When I was playing farmville, I just gushed out tears because Mike was the guy who loved planting things and making things grow. A silly facebook game reminds me of him. So, I planted a memorial flower on my farmville in memory of him. Then I started cooking something..... another memory of Mike. I loved watching him cook. We had our longest conversation while he was cooking. I remember seeing how much passion and dedication he put into cooking and the joy that he was getting knowing that his food was going to benefit people and how he wanted so much for it to be perfection.



And last night, I was getting the points together for poker nights, and I came across Dannon's name and I went back into my little records book and remembered the first few times I played with him and how I was intimidated by him because I thought he didn't care much for me. And I started remembering how I first approached him after a particular match we had and he was totally opposite of what I thought.

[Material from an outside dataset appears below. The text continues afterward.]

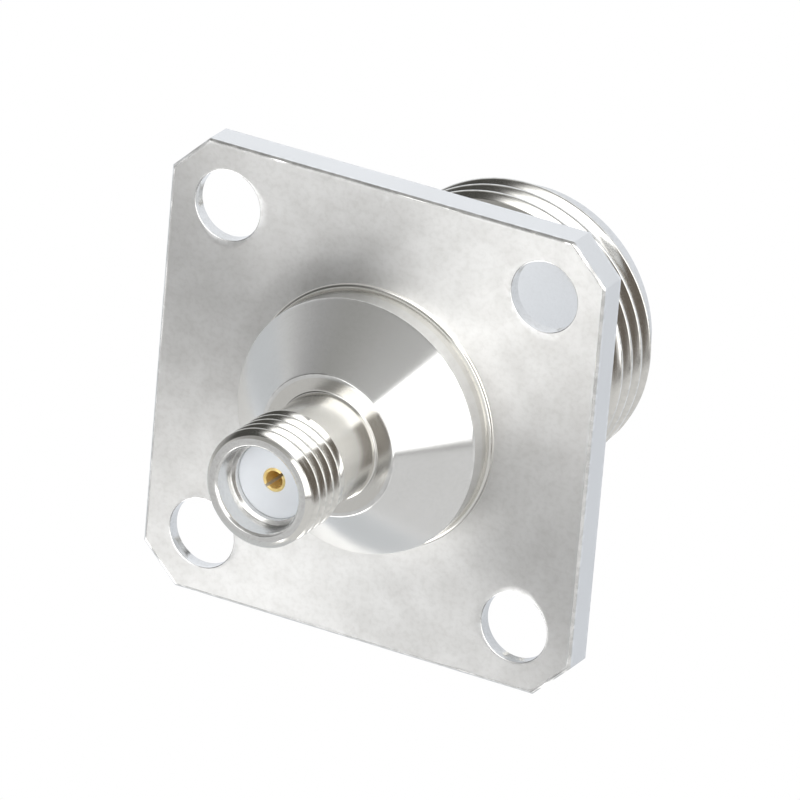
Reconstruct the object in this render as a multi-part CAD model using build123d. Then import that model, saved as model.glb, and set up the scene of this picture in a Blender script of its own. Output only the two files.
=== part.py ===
from build123d import *
import math
import os

# Coaxial adapter: a large threaded jack (below) and a small threaded jack (above) on one square
# flange. The body is turned from square bar and nickel plated. Millimetres, +Z up, the part stands
# on the front end of the large jack, and the connector axis is the Z axis.

# Square flange
flange_side = 25.0
flange_thickness = 1.8
flange_corner_cut = 2.0
screw_edge_distance = 3.35
screw_hole_diameter = 3.75
screw_hole_land = 0.7
countersink_diameter = 5.8

# Large jack, from its front end up to the flange
large_nose_diameter = 14.0
large_nose_length = 1.7
large_nose_chamfer = 0.3
large_thread_diameter = 15.75
large_thread_length = 3.9
large_thread_lead = 0.35
large_neck_diameter = 14.2
large_neck_length = 10.3
large_neck_fillet = 0.3
large_bore_diameter = 8.1
large_bore_lead = 0.25
large_reference_depth = 9.1

# Outer contact sleeve and bead inside the large jack
sleeve_bore_diameter = 7.0
sleeve_length = 2.4
bead_thickness = 3.0

# Centre contact of the large jack
large_contact_diameter = 3.04
large_contact_bore_diameter = 1.65
large_contact_bore_depth = 6.0
large_contact_depth = 4.1
large_contact_slot_width = 0.3
large_contact_slot_length = 4.6
large_contact_lead = 0.2
large_contact_stem_diameter = 2.0

# Small side: land on the flange, cone, relief and thread
land_diameter = 13.75
land_height = 1.6
land_fillet = 0.25
cone_top_diameter = 7.6
cone_height = 3.0
relief_diameter = 5.6
relief_length = 3.35
relief_fillet = 0.15
small_thread_diameter = 6.25
small_thread_length = 3.8
small_thread_lead = 0.35
small_bore_diameter = 4.6
small_bore_lead = 0.12
small_bore_depth = 1.45

# Insulator and centre contact of the small jack
small_insulator_diameter = 4.1
small_insulator_recess = 0.3
small_contact_diameter = 1.27
small_contact_bore_diameter = 0.94
small_contact_bore_depth = 3.0
small_contact_slot_width = 0.16
small_contact_slot_length = 2.4
small_contact_slot_angle = 45.0
small_contact_lead = 0.07
small_contact_above_insulator = 0.05
small_contact_tail_diameter = 0.8
small_contact_tail_length = 1.8

# Slots are cut this much past the end of a contact, so that the cut opens cleanly
cut_overrun = 0.5

# The screws keep their distance from the flange's edges
screw_spacing = flange_side - 2 * screw_edge_distance

# Heights that follow from the lengths above
large_thread_bottom = large_nose_length
large_thread_top = large_thread_bottom + large_thread_length
flange_bottom = large_thread_top + large_neck_length
flange_top = flange_bottom + flange_thickness
land_top = flange_top + land_height
cone_top = land_top + cone_height
small_thread_bottom = cone_top + relief_length
small_end = small_thread_bottom + small_thread_length

sleeve_bottom = large_reference_depth
bead_bottom = sleeve_bottom + sleeve_length
bead_top = bead_bottom + bead_thickness
small_bore_floor = small_end - small_bore_depth
small_insulator_top = small_bore_floor - small_insulator_recess
small_contact_top = small_insulator_top + small_contact_above_insulator


def turned(outline):
    """Solid of revolution about Z of a closed outline of (radius, height) points."""
    edges = Plane.XZ * Polyline(*outline, close=True)
    return revolve(make_face(edges), Axis.Z)


def rod(diameter, bottom, top):
    """Plain round rod on the Z axis between two heights."""
    return Pos(0, 0, bottom) * Cylinder(
        diameter / 2, top - bottom, align=(Align.CENTER, Align.CENTER, Align.MIN))


def ring_edges(part, diameter, height):
    """Circular edges of a part that lie about Z at one diameter and height."""
    def wanted(edge):
        middle = edge.bounding_box().center()
        on_axis = math.hypot(middle.X, middle.Y) < 0.01
        right_size = abs(edge.bounding_box().size.X - diameter) < 0.01
        return on_axis and right_size and abs(middle.Z - height) < 0.01
    return part.edges().filter_by(GeomType.CIRCLE).filter_by(wanted)


def large_jack():
    """Outside of the large jack: chamfered nose, thread at its major diameter, plain neck."""
    nose = large_nose_diameter / 2
    thread = large_thread_diameter / 2
    neck = large_neck_diameter / 2
    return turned([
        (0, 0),
        (nose - large_nose_chamfer, 0),
        (nose, large_nose_chamfer),
        (nose, large_thread_bottom),
        (thread - large_thread_lead, large_thread_bottom),
        (thread, large_thread_bottom + large_thread_lead),
        (thread, large_thread_top - large_thread_lead),
        (thread - large_thread_lead, large_thread_top),
        (neck, large_thread_top),
        (neck, flange_bottom),
        (0, flange_bottom),
    ])


def small_jack():
    """Outside of the small side: land, cone, flat shoulder, relief, thread at its major diameter."""
    relief = relief_diameter / 2
    thread = small_thread_diameter / 2
    return turned([
        (0, flange_top),
        (land_diameter / 2, flange_top),
        (land_diameter / 2, land_top),
        (cone_top_diameter / 2, cone_top),
        (relief, cone_top),
        (relief, small_thread_bottom),
        (thread, small_thread_bottom + (thread - relief)),
        (thread, small_end - small_thread_lead),
        (thread - small_thread_lead, small_end),
        (0, small_end),
    ])


def flange():
    """Square plate with cut corners and four holes, countersunk from the large jack's side."""
    half = flange_side / 2
    cut = half - flange_corner_cut
    outline = Polyline(
        (-half, -cut), (-cut, -half), (cut, -half), (half, -cut),
        (half, cut), (cut, half), (-cut, half), (-half, cut), close=True)
    plate = Pos(0, 0, flange_bottom) * extrude(make_face(outline), flange_thickness)
    hole = screw_hole_diameter / 2
    sink = countersink_diameter / 2
    sink_top = flange_top - screw_hole_land
    screw = turned([
        (0, flange_bottom), (sink, flange_bottom), (hole, sink_top), (hole, flange_top), (0, flange_top)])
    for place in GridLocations(screw_spacing, screw_spacing, 2, 2):
        plate -= place * screw
    return plate


def bores():
    """Everything bored out of the body, from the large jack's mouth to the small jack's mouth."""
    large = large_bore_diameter / 2
    passage = small_insulator_diameter / 2
    small = small_bore_diameter / 2
    return turned([
        (0, 0),
        (large + large_bore_lead, 0),
        (large, large_bore_lead),
        (large, bead_top),
        (passage, bead_top),
        (passage, small_bore_floor),
        (small, small_bore_floor),
        (small, small_end - small_bore_lead),
        (small + small_bore_lead, small_end),
        (0, small_end),
    ])


def body():
    """The one-piece body: both jacks, cone and flange."""
    part = large_jack() + flange() + small_jack()
    part = fillet(ring_edges(part, land_diameter, flange_top), land_fillet)
    part = fillet(ring_edges(part, large_neck_diameter, flange_bottom), large_neck_fillet)
    part = fillet(ring_edges(part, relief_diameter, cone_top), relief_fillet)
    return part - bores()


def contact_sleeve():
    """Outer contact sleeve pressed into the large jack against the bead."""
    outer = large_bore_diameter
    return rod(outer, sleeve_bottom, bead_bottom) - rod(sleeve_bore_diameter, sleeve_bottom, bead_bottom)


def large_insulator():
    """Bead that carries the large contact's stem."""
    bead = rod(large_bore_diameter, bead_bottom, bead_top)
    return bead - rod(large_contact_stem_diameter, bead_bottom, bead_top)


def small_insulator():
    """Long insulator of the small jack, which carries its contact."""
    tube = rod(small_insulator_diameter, bead_top, small_insulator_top)
    return tube - rod(small_contact_diameter, bead_top, small_insulator_top)


def slots(width, diameter, tip, inner, count, angle=0):
    """Saw slots across a contact from its tip inwards; each slot crosses the whole diameter.
    The first lies at an angle in degrees from X, and the rest are spread evenly."""
    reach = abs(inner - tip) + cut_overrun
    middle = (inner + tip) / 2 + math.copysign(cut_overrun / 2, tip - inner)
    blade = Pos(0, 0, middle) * Box(diameter + cut_overrun, width, reach)
    return [Rot(0, 0, angle + turn * 180 / count) * blade for turn in range(count)]


def large_contact():
    """Four-finger socket of the large jack, with the stem that goes through the bead."""
    outer = large_contact_diameter / 2
    socket = large_contact_bore_diameter / 2
    stem = large_contact_stem_diameter / 2
    tail = small_contact_tail_diameter / 2
    tip = large_contact_depth
    bore_end = tip + large_contact_bore_depth
    part = turned([
        (socket, tip),
        (outer - large_contact_lead, tip),
        (outer, tip + large_contact_lead),
        (outer, bead_bottom),
        (stem, bead_bottom),
        (stem, bead_top),
        (tail, bead_top),
        (tail, bead_top - small_contact_tail_length),
        (0, bead_top - small_contact_tail_length),
        (0, bore_end),
        (socket, bore_end),
    ])
    slot_end = tip + large_contact_slot_length
    for cut in slots(large_contact_slot_width, large_contact_diameter, tip, slot_end, 2):
        part -= cut
    return part


def small_contact():
    """Two-finger socket of the small jack, with the tail pressed into the large contact's stem."""
    outer = small_contact_diameter / 2
    socket = small_contact_bore_diameter / 2
    tail = small_contact_tail_diameter / 2
    tip = small_contact_top
    bore_end = tip - small_contact_bore_depth
    part = turned([
        (0, bead_top - small_contact_tail_length),
        (tail, bead_top - small_contact_tail_length),
        (tail, bead_top),
        (outer, bead_top),
        (outer, tip - small_contact_lead),
        (outer - small_contact_lead, tip),
        (socket, tip),
        (socket, bore_end),
        (0, bore_end),
    ])
    slot_end = tip - small_contact_slot_length
    for cut in slots(small_contact_slot_width, small_contact_diameter, tip, slot_end, 1,
                     small_contact_slot_angle):
        part -= cut
    return part


os.makedirs("parts", exist_ok=True)
pieces = {
    "body": body(),
    "contact_sleeve": contact_sleeve(),
    "large_insulator": large_insulator(),
    "large_contact": large_contact(),
    "small_insulator": small_insulator(),
    "small_contact": small_contact(),
}
for name, piece in pieces.items():
    export_step(piece, f"parts/{name}.step")
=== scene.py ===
import math
from types import SimpleNamespace

import bmesh
import bpy
import numpy as np
from mathutils import Matrix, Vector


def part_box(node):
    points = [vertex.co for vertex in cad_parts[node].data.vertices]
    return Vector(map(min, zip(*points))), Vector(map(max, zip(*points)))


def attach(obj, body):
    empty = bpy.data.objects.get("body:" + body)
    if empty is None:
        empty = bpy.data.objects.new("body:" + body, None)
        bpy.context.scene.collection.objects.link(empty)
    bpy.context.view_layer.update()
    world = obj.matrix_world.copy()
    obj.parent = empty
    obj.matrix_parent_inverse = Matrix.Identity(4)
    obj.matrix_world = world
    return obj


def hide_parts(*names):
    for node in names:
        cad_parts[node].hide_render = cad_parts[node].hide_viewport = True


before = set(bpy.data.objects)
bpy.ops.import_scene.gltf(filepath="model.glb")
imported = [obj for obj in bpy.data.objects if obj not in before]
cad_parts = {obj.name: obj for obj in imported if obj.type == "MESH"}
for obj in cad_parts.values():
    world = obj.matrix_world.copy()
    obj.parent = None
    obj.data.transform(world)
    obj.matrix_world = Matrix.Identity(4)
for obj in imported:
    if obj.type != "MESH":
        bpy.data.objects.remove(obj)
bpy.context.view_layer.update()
body_low, body_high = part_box("body")
small_contact_low, small_contact_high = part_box("small_contact")
large_contact_low, large_contact_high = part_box("large_contact")
bead_low, bead_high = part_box("large_insulator")
sleeve_low, sleeve_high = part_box("contact_sleeve")
insulator_low, insulator_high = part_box("small_insulator")

bl_info = {
    "name": "Coaxial adapter",
    "version": (1, 0, 0),
    "blender": (4, 5, 0),
    "location": "3D View > Sidebar > Adapter",
    "description": "Builds a flanged coaxial adapter with cut threads, slotted contacts and plated finishes",
    "category": "Mesh",
}

MM = 0.001
TURN = 2 * math.pi
WHOLE = np.linspace(0, TURN, 257)

# The camera's own axes and its place in metres, for the photograph's viewing angle
CAMERA_RIGHT = (0.8727, 0.0792, -0.4817)
CAMERA_UP = (-0.2573, 0.9132, -0.3161)
CAMERA_BACK = (0.4148, 0.3998, 0.8173)
CAMERA_PLACE = (0.24239, 0.23346, 0.49216)

# Points closer than this are welded, in metres, and edges sharper than this stay sharp
WELD = 2e-7
SHARP = math.radians(31)

# Millimetres: the smallest rounding that doesn't wear, the length of a long side, the distance of its
# unworn rows from its ends, and how far below a thread's crest the wear ends
UNWORN_ROUNDING = 0.1
LONG_SIDE = 0.3
UNWORN_ROW = 0.1
CREST_WEAR = 0.12

# Millimetres: the broken edge of a screw hole in front and of its countersink on the rear
HOLE_EDGE = 0.05
SINK_EDGE = 0.03

# The floor lies this far below the object, in metres, so that no two faces share a place
FLOOR_DROP = 0.00002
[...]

He was kind to me and I realized it was my own stupid insecurities. Since that point, I would always look for him when I entered Olly's and would give him a big hug and try to convince him to play poker . As all this ran thru my mind, I weeped.



Just the little everyday stuff that reminds me of them. I know..... it gets better. That their spirits carry on. That my mournful heart will be okay. Just not the way I thought I would start the new year.



My annual 2010 thanks yous will be delayed about a week. As I gather the strength to post them.



Thank you for taking time to read. Love you all and God Bless.